- Task statement
Seek out every line containing the word "imported", and copy each.

- Data section

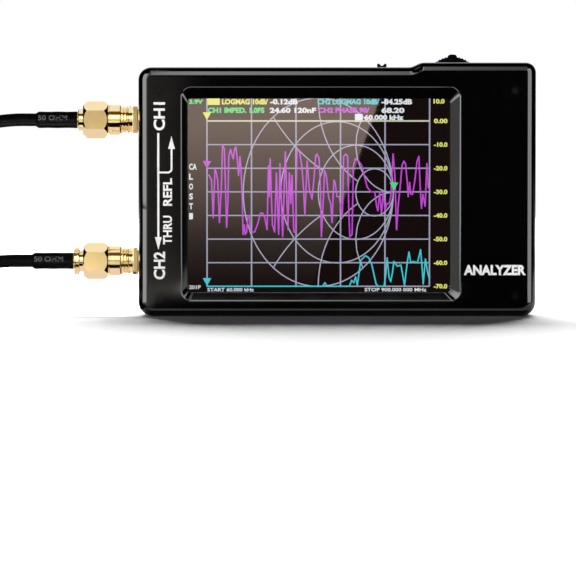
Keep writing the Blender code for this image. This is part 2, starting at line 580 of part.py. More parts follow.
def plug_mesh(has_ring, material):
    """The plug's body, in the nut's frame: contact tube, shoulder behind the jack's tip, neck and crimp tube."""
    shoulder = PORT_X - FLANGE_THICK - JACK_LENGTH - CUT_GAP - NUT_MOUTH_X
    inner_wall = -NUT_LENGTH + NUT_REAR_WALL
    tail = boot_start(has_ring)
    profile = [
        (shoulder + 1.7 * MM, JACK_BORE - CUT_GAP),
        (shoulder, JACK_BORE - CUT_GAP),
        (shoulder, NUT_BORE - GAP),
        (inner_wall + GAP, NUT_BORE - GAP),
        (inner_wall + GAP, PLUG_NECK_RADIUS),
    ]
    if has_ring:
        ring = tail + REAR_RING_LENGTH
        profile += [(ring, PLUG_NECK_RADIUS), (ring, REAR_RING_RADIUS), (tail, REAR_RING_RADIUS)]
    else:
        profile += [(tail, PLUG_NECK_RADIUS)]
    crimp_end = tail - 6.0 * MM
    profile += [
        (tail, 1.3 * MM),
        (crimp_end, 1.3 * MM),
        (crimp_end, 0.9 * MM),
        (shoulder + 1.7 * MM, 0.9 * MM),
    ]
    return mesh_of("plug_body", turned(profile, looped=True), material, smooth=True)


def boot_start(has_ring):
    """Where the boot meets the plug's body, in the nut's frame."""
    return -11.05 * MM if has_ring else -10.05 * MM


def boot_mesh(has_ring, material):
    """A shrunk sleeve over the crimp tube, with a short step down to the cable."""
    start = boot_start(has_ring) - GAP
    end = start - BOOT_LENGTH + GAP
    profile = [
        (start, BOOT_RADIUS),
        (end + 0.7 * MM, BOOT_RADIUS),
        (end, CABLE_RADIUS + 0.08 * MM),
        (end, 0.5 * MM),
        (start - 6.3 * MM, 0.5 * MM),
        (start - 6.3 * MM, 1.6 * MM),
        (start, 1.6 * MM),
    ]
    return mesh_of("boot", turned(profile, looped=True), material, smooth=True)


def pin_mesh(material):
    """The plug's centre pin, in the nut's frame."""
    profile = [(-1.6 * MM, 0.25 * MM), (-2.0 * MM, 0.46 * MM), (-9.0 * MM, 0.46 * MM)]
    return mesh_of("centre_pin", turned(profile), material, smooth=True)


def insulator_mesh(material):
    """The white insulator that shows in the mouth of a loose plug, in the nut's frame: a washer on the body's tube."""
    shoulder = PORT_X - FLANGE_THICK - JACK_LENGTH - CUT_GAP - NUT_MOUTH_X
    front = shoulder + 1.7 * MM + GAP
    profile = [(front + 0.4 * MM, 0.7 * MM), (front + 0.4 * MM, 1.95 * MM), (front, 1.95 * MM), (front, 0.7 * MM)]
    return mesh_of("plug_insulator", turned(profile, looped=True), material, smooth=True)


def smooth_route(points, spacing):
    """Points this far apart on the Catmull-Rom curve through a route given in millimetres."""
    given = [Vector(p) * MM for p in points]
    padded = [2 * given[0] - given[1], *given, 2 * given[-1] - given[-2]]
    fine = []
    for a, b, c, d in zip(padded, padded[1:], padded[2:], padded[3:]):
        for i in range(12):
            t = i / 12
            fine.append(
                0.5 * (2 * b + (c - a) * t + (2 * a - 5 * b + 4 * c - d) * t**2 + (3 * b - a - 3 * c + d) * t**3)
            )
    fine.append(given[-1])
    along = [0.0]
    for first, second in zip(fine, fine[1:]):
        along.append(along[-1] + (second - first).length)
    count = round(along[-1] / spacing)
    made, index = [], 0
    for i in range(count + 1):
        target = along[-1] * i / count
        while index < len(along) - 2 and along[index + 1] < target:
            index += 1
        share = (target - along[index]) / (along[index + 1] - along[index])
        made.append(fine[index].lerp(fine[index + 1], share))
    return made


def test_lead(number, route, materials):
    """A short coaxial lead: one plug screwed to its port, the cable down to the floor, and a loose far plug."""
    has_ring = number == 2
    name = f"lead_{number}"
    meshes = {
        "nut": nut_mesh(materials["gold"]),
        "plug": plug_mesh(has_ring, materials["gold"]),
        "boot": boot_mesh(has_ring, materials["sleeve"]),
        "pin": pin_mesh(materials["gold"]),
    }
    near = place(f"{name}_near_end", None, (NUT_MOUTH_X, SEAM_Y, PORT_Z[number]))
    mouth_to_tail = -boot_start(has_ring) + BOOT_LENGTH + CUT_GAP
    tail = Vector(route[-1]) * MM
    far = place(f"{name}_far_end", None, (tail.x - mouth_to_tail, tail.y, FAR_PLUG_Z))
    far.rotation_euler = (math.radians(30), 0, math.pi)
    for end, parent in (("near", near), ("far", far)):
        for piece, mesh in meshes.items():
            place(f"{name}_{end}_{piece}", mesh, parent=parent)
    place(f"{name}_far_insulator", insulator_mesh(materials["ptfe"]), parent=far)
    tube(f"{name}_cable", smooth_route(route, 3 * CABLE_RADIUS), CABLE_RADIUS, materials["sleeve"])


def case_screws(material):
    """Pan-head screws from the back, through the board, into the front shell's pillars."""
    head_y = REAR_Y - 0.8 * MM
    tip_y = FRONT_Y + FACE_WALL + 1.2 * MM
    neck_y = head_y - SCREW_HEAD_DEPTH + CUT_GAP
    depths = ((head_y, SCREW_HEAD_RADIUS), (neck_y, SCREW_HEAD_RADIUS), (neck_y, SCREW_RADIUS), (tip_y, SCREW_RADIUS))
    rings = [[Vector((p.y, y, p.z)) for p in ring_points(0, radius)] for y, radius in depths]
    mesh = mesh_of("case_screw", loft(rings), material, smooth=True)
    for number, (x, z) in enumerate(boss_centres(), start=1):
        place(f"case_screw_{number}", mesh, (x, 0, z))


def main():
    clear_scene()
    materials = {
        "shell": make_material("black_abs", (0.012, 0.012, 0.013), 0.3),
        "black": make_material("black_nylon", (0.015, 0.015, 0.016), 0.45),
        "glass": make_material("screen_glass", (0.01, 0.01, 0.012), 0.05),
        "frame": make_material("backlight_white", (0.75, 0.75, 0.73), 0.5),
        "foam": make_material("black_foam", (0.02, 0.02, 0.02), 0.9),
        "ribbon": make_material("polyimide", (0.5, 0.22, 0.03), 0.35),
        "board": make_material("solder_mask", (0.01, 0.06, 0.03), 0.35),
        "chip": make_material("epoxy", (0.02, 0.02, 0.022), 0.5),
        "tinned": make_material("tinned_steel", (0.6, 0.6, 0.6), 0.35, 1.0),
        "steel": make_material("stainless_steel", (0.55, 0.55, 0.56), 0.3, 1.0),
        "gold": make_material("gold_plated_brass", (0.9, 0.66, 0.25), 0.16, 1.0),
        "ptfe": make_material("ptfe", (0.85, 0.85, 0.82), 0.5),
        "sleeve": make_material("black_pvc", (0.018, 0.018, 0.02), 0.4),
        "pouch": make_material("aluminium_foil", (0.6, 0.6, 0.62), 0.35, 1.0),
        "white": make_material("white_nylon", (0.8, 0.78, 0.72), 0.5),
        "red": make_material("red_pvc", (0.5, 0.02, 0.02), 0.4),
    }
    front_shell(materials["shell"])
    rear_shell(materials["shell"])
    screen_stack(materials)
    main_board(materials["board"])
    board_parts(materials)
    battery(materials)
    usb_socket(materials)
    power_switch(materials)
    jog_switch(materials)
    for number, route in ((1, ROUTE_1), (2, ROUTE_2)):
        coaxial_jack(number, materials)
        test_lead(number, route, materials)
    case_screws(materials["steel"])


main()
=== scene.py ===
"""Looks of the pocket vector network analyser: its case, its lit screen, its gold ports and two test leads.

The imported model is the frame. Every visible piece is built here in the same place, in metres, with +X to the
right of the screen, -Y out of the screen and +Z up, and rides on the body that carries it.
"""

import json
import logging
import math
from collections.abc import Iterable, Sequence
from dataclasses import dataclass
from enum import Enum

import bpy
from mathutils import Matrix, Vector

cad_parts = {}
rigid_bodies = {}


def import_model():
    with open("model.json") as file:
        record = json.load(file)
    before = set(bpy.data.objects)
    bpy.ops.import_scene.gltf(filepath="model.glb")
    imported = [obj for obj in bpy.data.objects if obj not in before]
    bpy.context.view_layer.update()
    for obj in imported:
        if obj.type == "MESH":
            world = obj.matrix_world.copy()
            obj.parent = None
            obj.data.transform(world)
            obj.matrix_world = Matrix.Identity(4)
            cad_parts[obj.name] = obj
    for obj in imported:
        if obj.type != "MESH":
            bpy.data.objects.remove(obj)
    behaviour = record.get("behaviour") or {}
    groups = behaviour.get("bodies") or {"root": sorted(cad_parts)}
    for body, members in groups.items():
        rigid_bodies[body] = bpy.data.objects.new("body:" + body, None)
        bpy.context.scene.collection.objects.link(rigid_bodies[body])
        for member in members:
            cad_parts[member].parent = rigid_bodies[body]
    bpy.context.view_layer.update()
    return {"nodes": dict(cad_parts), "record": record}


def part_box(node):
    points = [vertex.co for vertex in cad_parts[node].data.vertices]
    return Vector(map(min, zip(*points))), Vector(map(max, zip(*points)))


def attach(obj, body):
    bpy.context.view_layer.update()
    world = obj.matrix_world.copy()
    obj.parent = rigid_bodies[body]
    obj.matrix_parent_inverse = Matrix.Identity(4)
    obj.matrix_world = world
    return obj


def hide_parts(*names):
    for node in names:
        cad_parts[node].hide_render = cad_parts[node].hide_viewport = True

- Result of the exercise
The imported model is the frame. Every visible piece is built here in the same place, in metres, with +X to the
    imported = [obj for obj in bpy.data.objects if obj not in before]
    for obj in imported:
    for obj in imported:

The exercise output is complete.